4. The Lack of Title is a Serious Lack of Commitment
While the label itself won’t prevent a breakup, the absence of it is the missing foundation for your security.
- If two people are seeing each other frequently and are exclusive, “that’s called a relationship.”
- Holding back the label in this scenario is a serious lack of commitment and puts the partner seeking clarity in a position where they feel they lack the security and permission to explore the connection deeper.
Your Next Steps
This situation is dangerous because it offers the comfort of companionship without the foundational safety needed for a healthy relationship to thrive.
If you find yourself here, you must move from feeling to data – look at the data (the lack of progress and commitment) rather than just your feelings.

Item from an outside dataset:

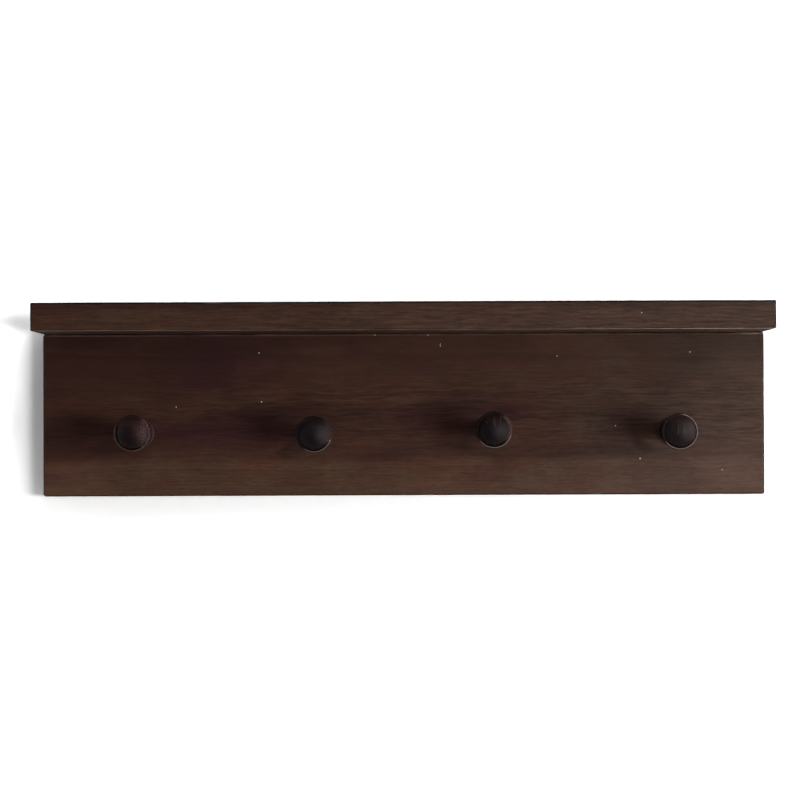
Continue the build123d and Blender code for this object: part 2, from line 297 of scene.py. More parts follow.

Taking Control and Demanding Intentionality
- Evaluate Needs: Reflect on personal needs for security and commitment to determine if the arrangement is genuinely satisfying or if it is preventing you from finding a more fulfilling relationship.
- Initiate The Intentional Conversation: Sit down and directly, calmly, and clearly define what you need. Use “I” statements and focus on clarity, not accusation.
- Example: “I deeply enjoy our time together, and I see a future with you. Given we are exclusive and act as a couple, I need us to be officially titled partners so I can feel secure and continue investing. What is your intention for the next 3 months, and what is your block around taking that next step?”
- Set a Clear Deadline (The Self-Respect Boundary): If they offer an ambiguous answer (“Let’s see where this goes,” or “I’m just not ready yet”), you must set a private boundary for yourself.
- Give them a clear timeline (e.g., 2–4 weeks) to think and provide a concrete answer.
- If they cannot or will not provide a commitment by that date, or if they resist the conversation, you must be prepared to walk away.
- Prioritize Your Standards: Your goal should not be to convince them to commit. Your goal is to prioritize your emotional standards. You require intentionality and clear progress. If they are not willing to meet you at the level of commitment you require, then they are not the partner you are looking for.